• _RECORDS FOR PROCESSING_
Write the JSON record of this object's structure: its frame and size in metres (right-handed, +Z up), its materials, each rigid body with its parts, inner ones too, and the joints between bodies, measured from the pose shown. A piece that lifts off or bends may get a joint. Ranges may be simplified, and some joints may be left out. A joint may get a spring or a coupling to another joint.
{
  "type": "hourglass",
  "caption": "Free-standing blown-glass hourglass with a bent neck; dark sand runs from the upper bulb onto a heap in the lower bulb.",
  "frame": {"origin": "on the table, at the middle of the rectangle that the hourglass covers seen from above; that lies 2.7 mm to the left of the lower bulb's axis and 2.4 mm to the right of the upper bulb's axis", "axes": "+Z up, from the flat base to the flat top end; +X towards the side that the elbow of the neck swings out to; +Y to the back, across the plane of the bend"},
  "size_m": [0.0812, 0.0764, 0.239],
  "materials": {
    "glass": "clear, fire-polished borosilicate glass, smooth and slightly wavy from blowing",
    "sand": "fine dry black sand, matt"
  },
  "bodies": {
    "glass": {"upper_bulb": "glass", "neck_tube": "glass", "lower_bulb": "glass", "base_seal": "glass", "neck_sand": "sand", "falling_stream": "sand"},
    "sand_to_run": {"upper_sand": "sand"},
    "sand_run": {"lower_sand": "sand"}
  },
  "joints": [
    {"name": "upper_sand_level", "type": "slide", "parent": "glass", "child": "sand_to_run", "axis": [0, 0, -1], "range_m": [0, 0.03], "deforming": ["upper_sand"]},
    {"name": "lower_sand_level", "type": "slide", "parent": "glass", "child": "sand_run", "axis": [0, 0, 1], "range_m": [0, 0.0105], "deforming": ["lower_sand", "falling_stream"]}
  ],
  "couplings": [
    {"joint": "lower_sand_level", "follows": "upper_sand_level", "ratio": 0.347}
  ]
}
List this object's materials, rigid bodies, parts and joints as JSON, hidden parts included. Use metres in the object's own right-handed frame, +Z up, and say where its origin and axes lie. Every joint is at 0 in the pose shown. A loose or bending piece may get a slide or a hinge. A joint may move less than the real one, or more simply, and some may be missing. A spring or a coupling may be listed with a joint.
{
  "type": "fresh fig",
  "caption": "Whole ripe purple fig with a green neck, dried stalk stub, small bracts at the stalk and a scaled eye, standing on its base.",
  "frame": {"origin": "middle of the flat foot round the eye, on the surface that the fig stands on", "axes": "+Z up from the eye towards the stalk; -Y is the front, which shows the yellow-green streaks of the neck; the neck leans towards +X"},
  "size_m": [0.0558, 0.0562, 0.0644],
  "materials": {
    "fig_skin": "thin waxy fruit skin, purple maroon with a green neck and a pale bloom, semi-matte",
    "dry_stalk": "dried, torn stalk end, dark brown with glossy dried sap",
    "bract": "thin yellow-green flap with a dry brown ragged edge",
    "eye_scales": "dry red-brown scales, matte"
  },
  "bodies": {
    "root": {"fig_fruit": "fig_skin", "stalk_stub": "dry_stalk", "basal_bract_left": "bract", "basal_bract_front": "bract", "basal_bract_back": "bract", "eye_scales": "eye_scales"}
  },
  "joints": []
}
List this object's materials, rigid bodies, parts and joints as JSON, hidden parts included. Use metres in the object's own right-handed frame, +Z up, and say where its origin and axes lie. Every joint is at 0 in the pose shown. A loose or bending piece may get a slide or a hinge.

• _TO BE DONE_
Make an exact copy of all the data.

• _COMPLETE RESPONSE_
Write the JSON record of this object's structure: its frame and size in metres (right-handed, +Z up), its materials, each rigid body with its parts, inner ones too, and the joints between bodies, measured from the pose shown. A piece that lifts off or bends may get a joint. Ranges may be simplified, and some joints may be left out. A joint may get a spring or a coupling to another joint.
{
  "type": "hourglass",
  "caption": "Free-standing blown-glass hourglass with a bent neck; dark sand runs from the upper bulb onto a heap in the lower bulb.",
  "frame": {"origin": "on the table, at the middle of the rectangle that the hourglass covers seen from above; that lies 2.7 mm to the left of the lower bulb's axis and 2.4 mm to the right of the upper bulb's axis", "axes": "+Z up, from the flat base to the flat top end; +X towards the side that the elbow of the neck swings out to; +Y to the back, across the plane of the bend"},
  "size_m": [0.0812, 0.0764, 0.239],
  "materials": {
    "glass": "clear, fire-polished borosilicate glass, smooth and slightly wavy from blowing",
    "sand": "fine dry black sand, matt"
  },
  "bodies": {
    "glass": {"upper_bulb": "glass", "neck_tube": "glass", "lower_bulb": "glass", "base_seal": "glass", "neck_sand": "sand", "falling_stream": "sand"},
    "sand_to_run": {"upper_sand": "sand"},
    "sand_run": {"lower_sand": "sand"}
  },
  "joints": [
    {"name": "upper_sand_level", "type": "slide", "parent": "glass", "child": "sand_to_run", "axis": [0, 0, -1], "range_m": [0, 0.03], "deforming": ["upper_sand"]},
    {"name": "lower_sand_level", "type": "slide", "parent": "glass", "child": "sand_run", "axis": [0, 0, 1], "range_m": [0, 0.0105], "deforming": ["lower_sand", "falling_stream"]}
  ],
  "couplings": [
    {"joint": "lower_sand_level", "follows": "upper_sand_level", "ratio": 0.347}
  ]
}
List this object's materials, rigid bodies, parts and joints as JSON, hidden parts included. Use metres in the object's own right-handed frame, +Z up, and say where its origin and axes lie. Every joint is at 0 in the pose shown. A loose or bending piece may get a slide or a hinge. A joint may move less than the real one, or more simply, and some may be missing. A spring or a coupling may be listed with a joint.
{
  "type": "fresh fig",
  "caption": "Whole ripe purple fig with a green neck, dried stalk stub, small bracts at the stalk and a scaled eye, standing on its base.",
  "frame": {"origin": "middle of the flat foot round the eye, on the surface that the fig stands on", "axes": "+Z up from the eye towards the stalk; -Y is the front, which shows the yellow-green streaks of the neck; the neck leans towards +X"},
  "size_m": [0.0558, 0.0562, 0.0644],
  "materials": {
    "fig_skin": "thin waxy fruit skin, purple maroon with a green neck and a pale bloom, semi-matte",
    "dry_stalk": "dried, torn stalk end, dark brown with glossy dried sap",
    "bract": "thin yellow-green flap with a dry brown ragged edge",
    "eye_scales": "dry red-brown scales, matte"
  },
  "bodies": {
    "root": {"fig_fruit": "fig_skin", "stalk_stub": "dry_stalk", "basal_bract_left": "bract", "basal_bract_front": "bract", "basal_bract_back": "bract", "eye_scales": "eye_scales"}
  },
  "joints": []
}
List this object's materials, rigid bodies, parts and joints as JSON, hidden parts included. Use metres in the object's own right-handed frame, +Z up, and say where its origin and axes lie. Every joint is at 0 in the pose shown. A loose or bending piece may get a slide or a hinge.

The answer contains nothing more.